Mechanically, it is a blast to drive with a powerful period-correct 1600cc Super-90 engine (producing 90 horsepower). The Kardex confirms it was originally delivered with a Super-90 engine number 801321, the current engine in the 356 is 801139 (type 616/7). The manual 4-speed 716 transmission shifts perfectly and the four-wheel drum braking system has been recently rebuilt.
According to the Porsche Kardex, this 356B T5 Roadster was delivered by Brumos Porsche in Jacksonville, Florida, and the original color combination was Black with a Red interior. The factory options: cigar lighter, ashtray, exterior mirror, armrest, and chrome wheels with Dunlop 165 x 15” tires. Several options have been added including Hella 128 amber fog lights, European headlamps, and painted rims with Vredestein 165 HR 15 86H tires. Complete with a tool kit, jack, owner’s manual, and spare tire. Extremely well maintained with a recent service and ready to enjoy!
Roadsters have become highly collectible, and quality examples such as this 356 come to market infrequently. This 356 Roadster is perfect for 356 club shows, Cars & Coffee or simply to enjoy with the top-down for weekend touring.
• 1,582cc OHV air-cooled horizontally opposed four-cylinder engine
• Four-speed manual gearbox
• Four-wheel independent suspension with parallel trailing arm
• Transverse torsion bars
• Front anti-roll bar
• Rear swing axles with transverse torsion bars
• Four-wheel hydraulic drum brakes
• Wheelbase: 82.7 in.
Porsche’s popular 356 Roadster was introduced for the 1960 model year as a replacement of the one-year-only Convertible D, the Speedster’s more civilized successor. The new T-5 Roadster brought several marked changes in appearance: The front fenders and headlamps were raised, as were both the front and rear bumpers, to better deal with urban parking. New vertical bumper guards also helped in that respect. New brake-cooling intakes were added to the nose below the front bumper.

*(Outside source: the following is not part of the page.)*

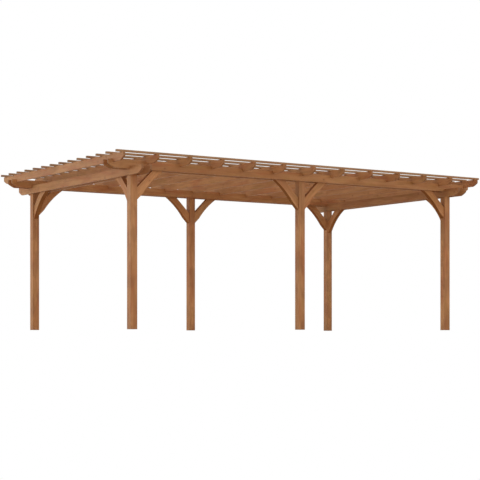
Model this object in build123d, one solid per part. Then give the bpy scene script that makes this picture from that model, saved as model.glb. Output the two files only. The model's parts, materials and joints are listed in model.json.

The new Roadster shared many of the comfort attributes of the Convertible D, including roll-up windows, comfortable seats, and a well-constructed convertible top with a tan-painted frame and wraparound plastic rear window. For those with competition in mind, the windshield could be removed, and roadsters, like the Speedster and Convertible D, soon became popular in amateur sports car racing around the world.